Non posso lasciarmi scappare l'occasione di pubblicare questo post proprio nel giorno della Befana, l'ultima
chance concessa ai bambini a cui non è andata troppo bene a Natale, per fare vedere quanto siano diventati buoni nella settimana tra l'uno e l'altra.
L'ispirazione mi viene dal
Nastro bianco, e dalle suggestioni letterarie del
Signore delle mosche, mio libro prediletto per anni che mi è venuto in mente subito dopo la visione del film.
Il punto è a mio avviso questo: perchè gli adulti del film continuano a vedere - o a far indossare - ai bambini nastri bianchi (simbolo di purezza e innocenza), reali o metaforici che siano? E perchè nel contempo quegli stessi adulti sono violenti, bugiardi, egoisti, incestuosi? E perchè i bambini stanno -
sembrano stare - al gioco?
Se non fosse stato necessario porsi la prima domanda, si sarebbe di sicuro risolta parte della trama. Se
Michael Haneke non avesse sapientemente focalizzato il meccanismo deresponsabilizzante degli adulti che delegano la realizzzione di quanto è buono e puro agli adulti di domani (pur sempre radicati nell'oggi!), non ci porremmo la seconda. Se sforzarsi di corrispondere alle aspettative non fosse comportamento comune ai giovani esseri umani ancora dipendenti dagli adulti da cui, buoni o cattivi che siano, introiettano l'immagine di sè non ci porremmo la terza.
Il fatto è, e qui vengo all'intuizione letteraria di
Golding, che all'immagine socialmente diffusa dell'infazia come status privilegiato pervaso dalla condizione di assoluta bontà e innocenza non corrisponde nessuna condizione ontologicamente determinata di effettiva, assoluta bontà. Non c'è quindi niente da "salvare", nè niente che possa esser "corrotto" dalla crescita o dall'ingresso nel mondo adulto.
Dirò di più. Se da un lato il pessimismo goldinghiano in merito al "particolare" status dell'infanzia e dell'adolescenza può sembrare esagerato, non si può negare, allargandoci da una singola fascia di età all'essere umano in generale, la compresenza di quello che viene comunemente definito bene e di quello che viene comunemente chiamato male (si veda in proposito
questo contributo). Semplicemente, l'entità e manifestazione dell'uno e/o dell'altro variano in funzione di una serie di fattori, tra cui, pensando in funzione dell' l'età, troviamo anche l'esperienza.
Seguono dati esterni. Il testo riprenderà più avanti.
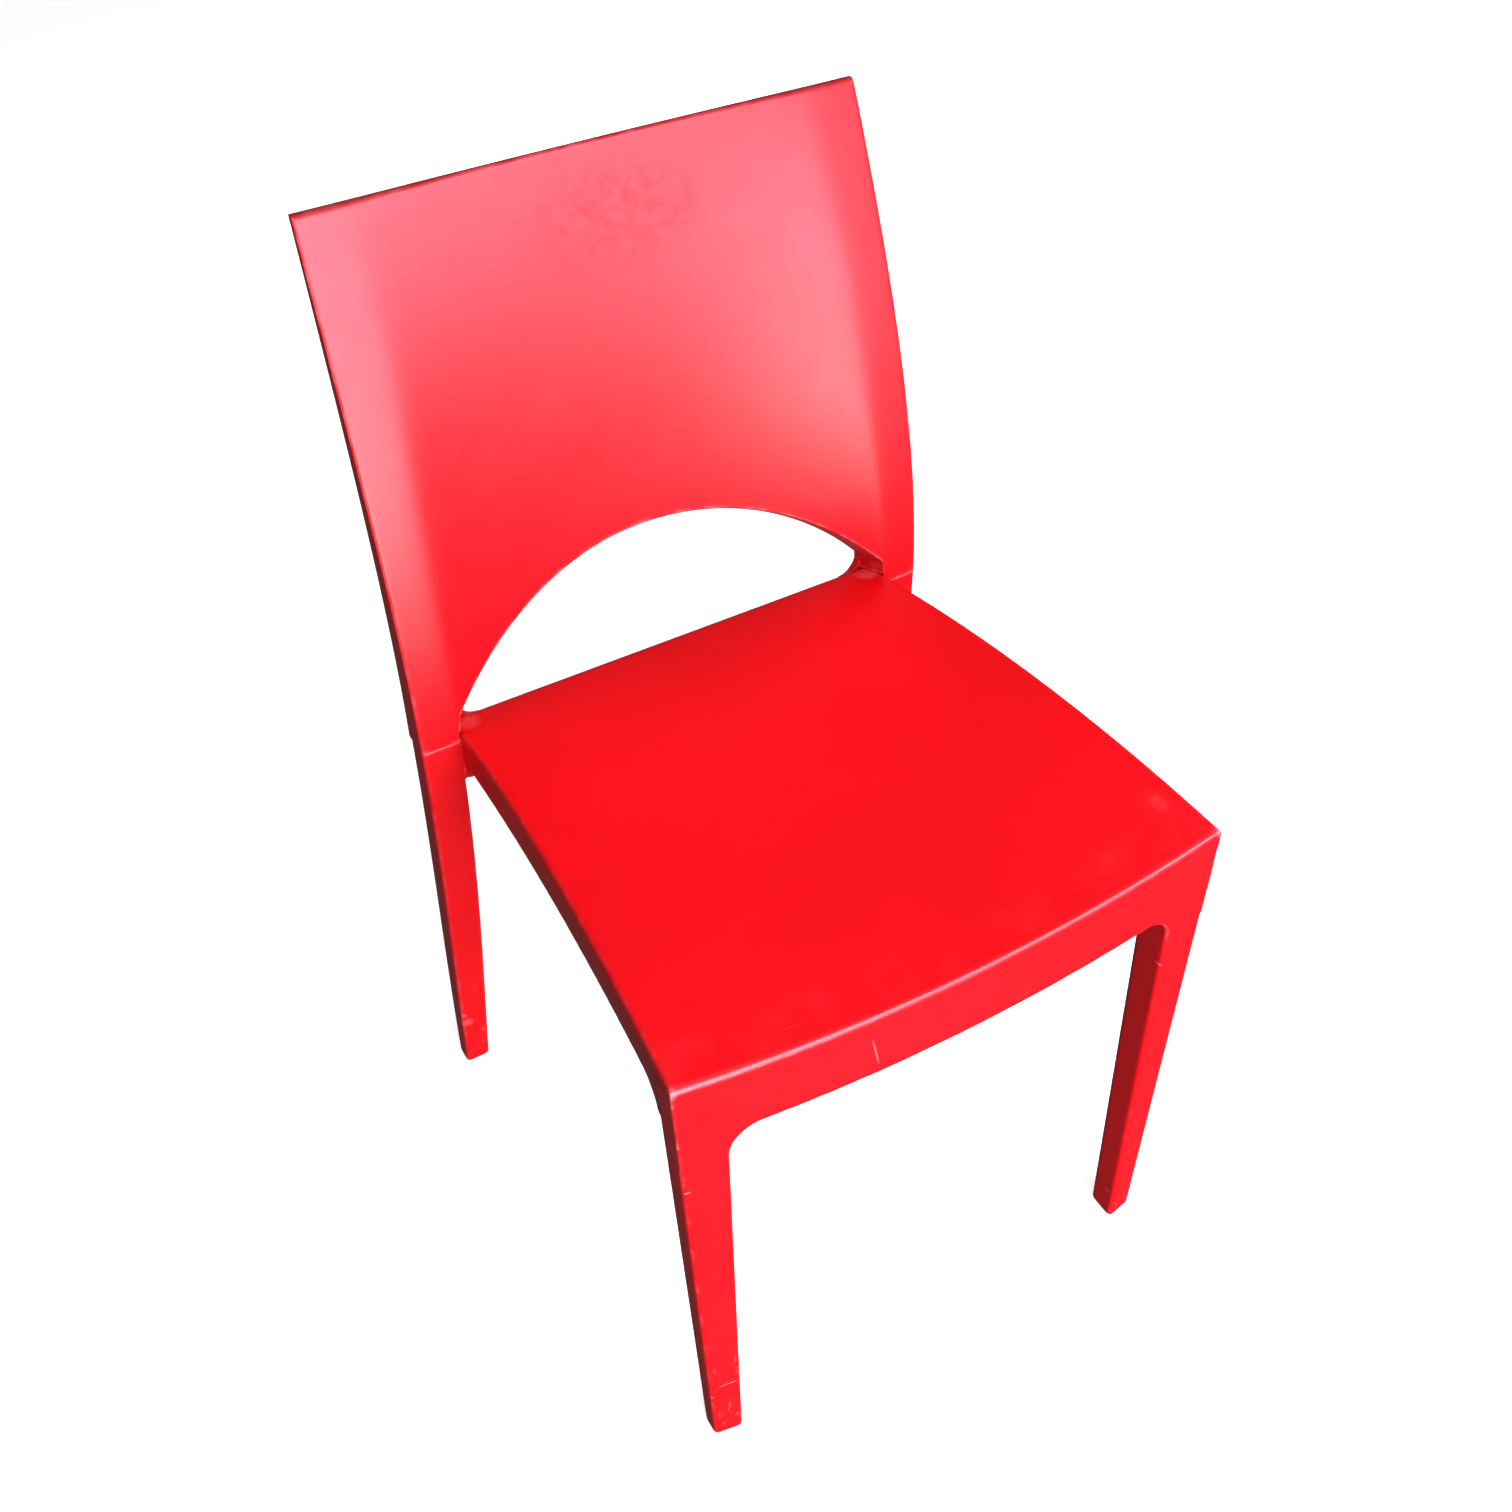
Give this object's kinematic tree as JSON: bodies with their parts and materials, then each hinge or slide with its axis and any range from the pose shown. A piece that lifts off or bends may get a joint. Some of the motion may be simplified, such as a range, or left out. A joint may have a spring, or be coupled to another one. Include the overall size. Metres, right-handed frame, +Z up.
{
  "type": "side chair",
  "caption": "Red moulded plastic stacking side chair with a curved back panel, an arched opening above the seat, a dished seat and tapered splayed legs.",
  "frame": {"origin": "middle of the chair's bounding box, on the floor", "axes": "+Z up; the sitter faces -Y, so the seat's front edge is at -Y and the back at +Y; +X is on the right of someone who looks at the chair's front, and the chair is symmetric about the YZ plane"},
  "size_m": [0.462, 0.5101, 0.829],
  "materials": {
    "seat_plastic": "satin, finely textured",
    "back_plastic": "satin, finely textured",
    "screw_steel": "zinc plated",
    "insert_brass": "turned",
    "glide_plastic": "moulded, dull"
  },
  "bodies": {
    "root": {"seat_frame": "seat_plastic", "back_panel": "back_plastic", "lock_screw_left": "screw_steel", "lock_screw_right": "screw_steel", "lock_insert_left": "insert_brass", "lock_insert_right": "insert_brass", "foot_glide_front_left": "glide_plastic", "foot_glide_front_right": "glide_plastic", "foot_glide_rear_left": "glide_plastic", "foot_glide_rear_right": "glide_plastic"}
  },
  "joints": []
}
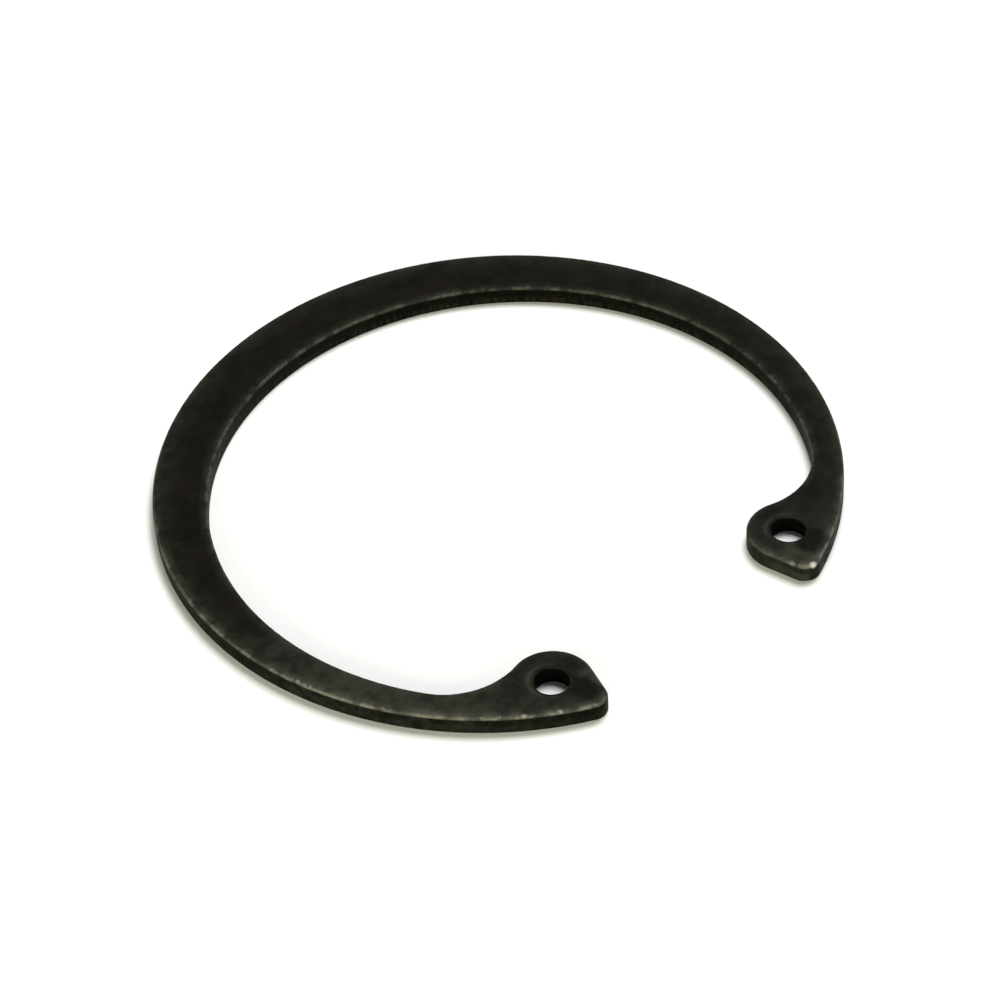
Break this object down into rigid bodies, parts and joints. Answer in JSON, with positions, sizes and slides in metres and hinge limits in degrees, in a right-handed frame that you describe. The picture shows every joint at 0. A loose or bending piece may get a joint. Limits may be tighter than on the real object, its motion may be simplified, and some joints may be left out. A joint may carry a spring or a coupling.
{
  "type": "internal retaining ring",
  "caption": "Open spring steel ring that snaps into a groove inside a bore; the band tapers from its back to lugs with plier holes beside the gap.",
  "frame": {"origin": "centre of the outer edge, on the lower face that the ring lies on", "axes": "+Z along the axis of the ring, out of its rolled upper face; -Y through the middle of the gap between the lugs"},
  "size_m": [0.0504, 0.0484, 0.0015],
  "materials": {
    "phosphated_spring_steel": "black phosphate and oil, satin, worn brighter along the edges"
  },
  "bodies": {
    "root": {"retaining_ring": "phosphated_spring_steel"}
  },
  "joints": []
}
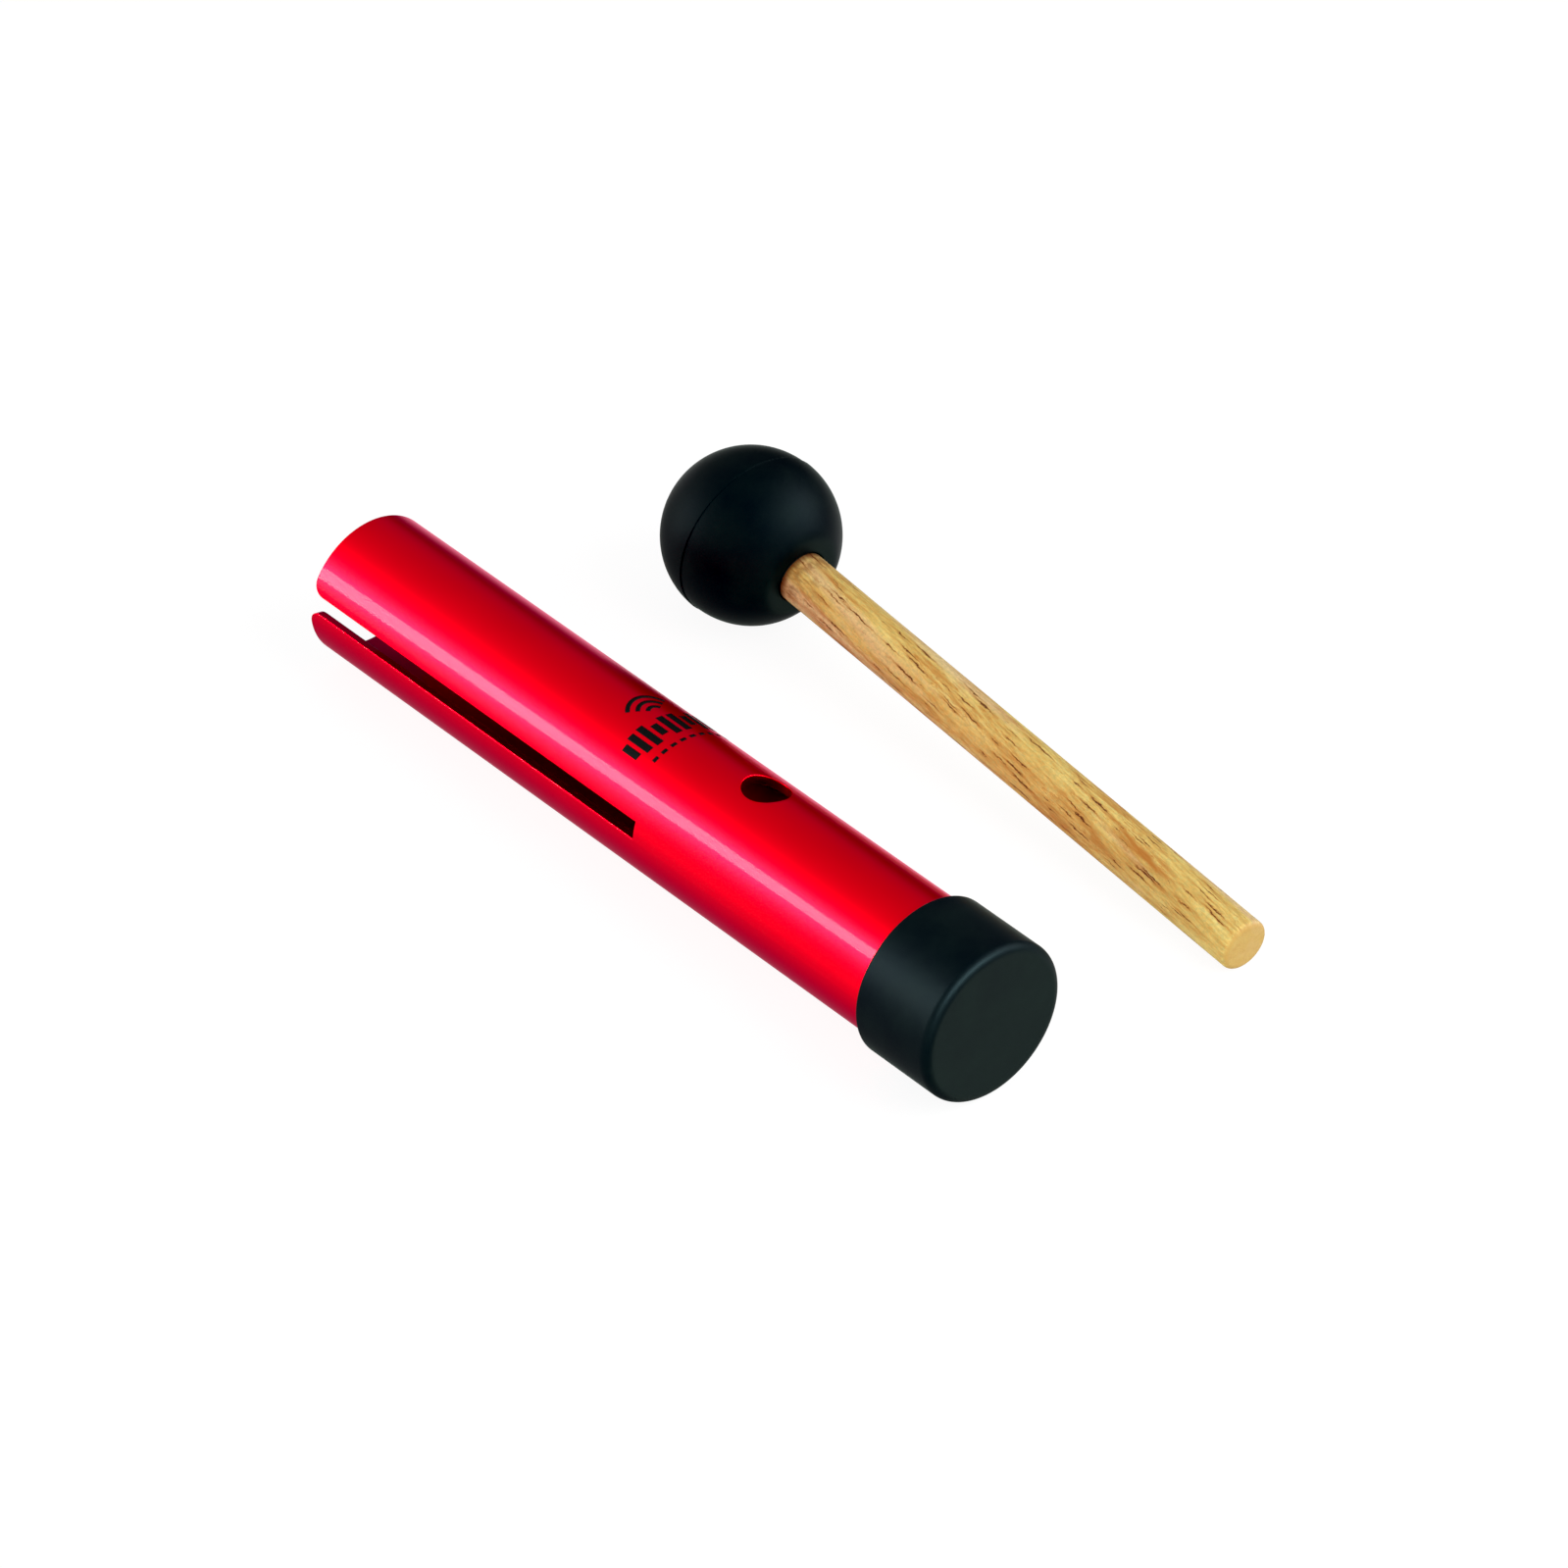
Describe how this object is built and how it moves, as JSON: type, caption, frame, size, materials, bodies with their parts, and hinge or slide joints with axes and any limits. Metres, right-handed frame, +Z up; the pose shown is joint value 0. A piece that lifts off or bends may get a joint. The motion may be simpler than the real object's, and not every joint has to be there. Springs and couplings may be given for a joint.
{
  "type": "wah-wah tube",
  "caption": "Slotted metal tube chime with a thumb hole and a rubber end cap, lying beside its rubber-headed wooden beater.",
  "frame": {"origin": "on the plane that both pieces lie on, at the middle of the whole footprint", "axes": "+Z up; +X from the tube's open end towards its rubber cap; +Y from the tube towards the beater"},
  "size_m": [0.1992, 0.1057, 0.0383],
  "materials": {
    "red_anodised": "gloss",
    "black_rubber": "satin",
    "pale_wood": "satin",
    "black_ink": "satin"
  },
  "bodies": {
    "tube": {"slotted_tube": "red_anodised", "end_cap": "black_rubber"},
    "beater": {"beater_stick": "pale_wood", "beater_head": "black_rubber"}
  },
  "joints": [
    {"name": "beater_swing", "type": "hinge", "parent": "tube", "child": "beater", "pos_m": [0.09922, 0.02983, 0.00563], "axis": [0, 0, 1], "range_deg": [-60, 12.2]}
  ]
}
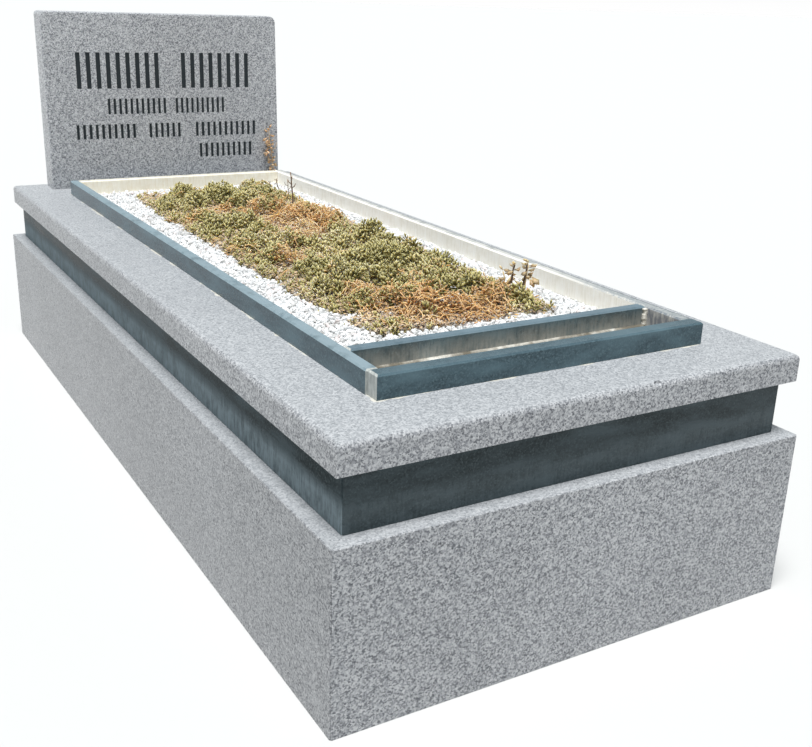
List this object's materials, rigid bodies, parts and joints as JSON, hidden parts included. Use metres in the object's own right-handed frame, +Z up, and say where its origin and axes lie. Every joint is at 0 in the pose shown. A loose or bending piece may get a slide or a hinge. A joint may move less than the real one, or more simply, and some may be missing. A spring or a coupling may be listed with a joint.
{
  "type": "granite grave monument",
  "caption": "Granite grave monument: mitred plinth, recessed dark band, cover slab with a planted bed in a low kerb, trough at the foot and upright headstone.",
  "frame": {"origin": "on the ground, in the middle of the plinth's footprint", "axes": "+Z up, +Y towards the headstone, -Y towards the foot of the grave, X across"},
  "size_m": [0.93, 2.2, 0.9679],
  "materials": {
    "grey_granite": "polished, speckled light and dark grey",
    "dark_granite": "polished faces, sawn inner faces and ends",
    "mortar": "trowelled, matt, stained",
    "earth": "loose, matt",
    "marble_chippings": "broken, matt white",
    "succulent_leaves": "waxy leaves, olive to dried orange brown"
  },
  "bodies": {
    "root": {"plinth_front": "grey_granite", "plinth_back": "grey_granite", "plinth_left": "grey_granite", "plinth_right": "grey_granite", "band_front": "dark_granite", "band_back": "dark_granite", "band_left": "dark_granite", "band_right": "dark_granite", "cover_slab": "grey_granite", "kerb_front": "dark_granite", "kerb_left": "dark_granite", "kerb_right": "dark_granite", "kerb_head": "dark_granite", "kerb_inner": "dark_granite", "trough_floor": "mortar", "headstone": "grey_granite", "earth_fill": "earth", "gravel_bed": "marble_chippings", "ground_cover": "succulent_leaves"}
  },
  "joints": []
}
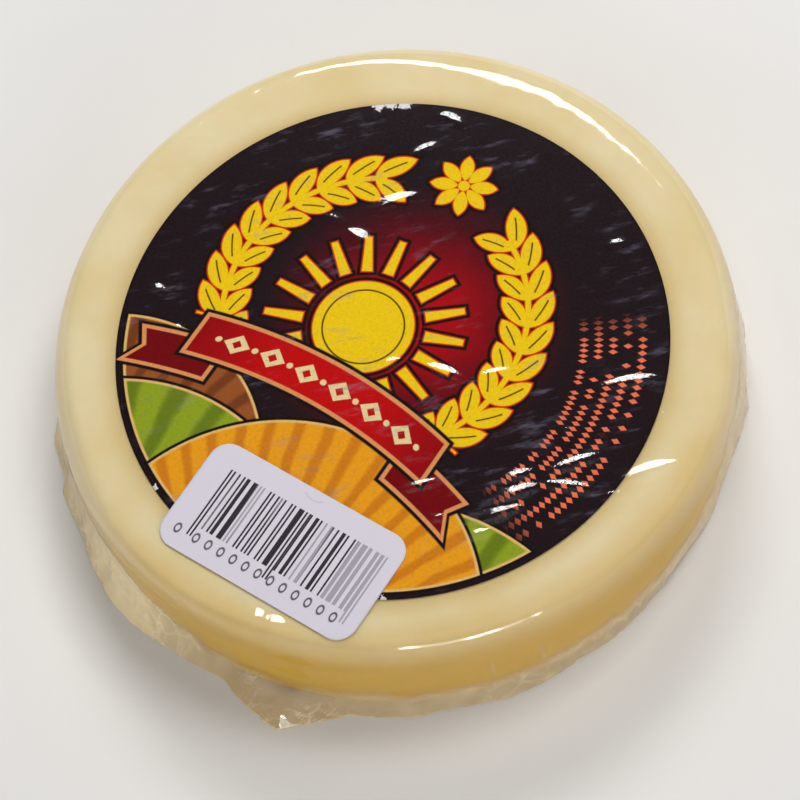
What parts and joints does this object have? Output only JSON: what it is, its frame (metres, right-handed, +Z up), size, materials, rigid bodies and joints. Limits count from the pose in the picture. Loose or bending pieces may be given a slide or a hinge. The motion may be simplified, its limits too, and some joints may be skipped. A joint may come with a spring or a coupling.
{
  "type": "sealed round cheese wheel",
  "caption": "Small round wheel of pale yellow semi-hard cheese sealed in clear shrink film, with a round paper label on top and a white sticker over the label's edge.",
  "frame": {"origin": "centre of the flat base of the wheel, on the surface that it rests on", "axes": "+Z up through the wheel's axis, -Y towards the side that faces the viewer, +X to the viewer's right"},
  "size_m": [0.1096, 0.1075, 0.0225],
  "materials": {
    "cheese_in_film": "pale cream-yellow cheese under thin clear glossy shrink film",
    "label_paper": "dark printed paper with red, gold and amber fields",
    "sticker_paper": "satin white self-adhesive paper with dark printed bars"
  },
  "bodies": {
    "root": {"sealed_pack": "cheese_in_film", "round_label": "label_paper", "barcode_sticker": "sticker_paper"}
  },
  "joints": []
}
Esistono quindi in noi diverse possibilità comportamentali, alcune semplicemente
definite buone, altre
definite cattive. Questo dovrebbe essere insegnato anche ai bambini che, non meno intelligenti degli adulti, ma semplicemente meno esperti della vita e
dipendenti pertanto dagli adulti stessi, non possono fare a meno del filtro di chi costantemente li educa e dà loro l'esempio non solo per interpretare il reale, ma anche sè stessi (ricordate infatti l'importanza dei
metamessaggi veicolati, attraverso il
non verbale, con i messaggi impliciti).
Come avviene allora il passaggio, stavolta non agli occhi della società, ma nella mente dei piccoli adulti, dal
fare delle cose cattive ad
essere (o meglio: sentirsi) cattivi dentro (
alias: uno dei dilemmi a mio avviso lasciati in sospeso dal film)?
Ecco, se stesse a me progettarne il
sequel, coglierei la ghiotta opportunità per rigirare l'intero film, scena dopo scena, non in funzione della trama complessiva che emerge (anzi,
sembra emergere, direi), ma ricostruendo su modello dell'
analisi transazionale, personaggio dopo personaggio, i diversi
copioni di vita... tra
genitori normativi nelle varianti del "persecutore"(cioè una figura di riferimento che detta norme, divieti e giudizi ma non in funzione protettiva) e
bambini adattati sottomessi o
ribelli potrebbe anche non nascere una perla cinematografica, ma sicuramente ne trarremmo un cospicuo materiale didattico... Spesso capire cosa c'è
dietro la realtà può esse più importante di discernere la realtà stessa. In questo senso per me non c'è nessun finale aperto: si vede quanto basta per intuire tutti i
perchè che potrebbero rimanere in sospeso.
E ora, brutti bambini cattivi, finite il vostro carbone!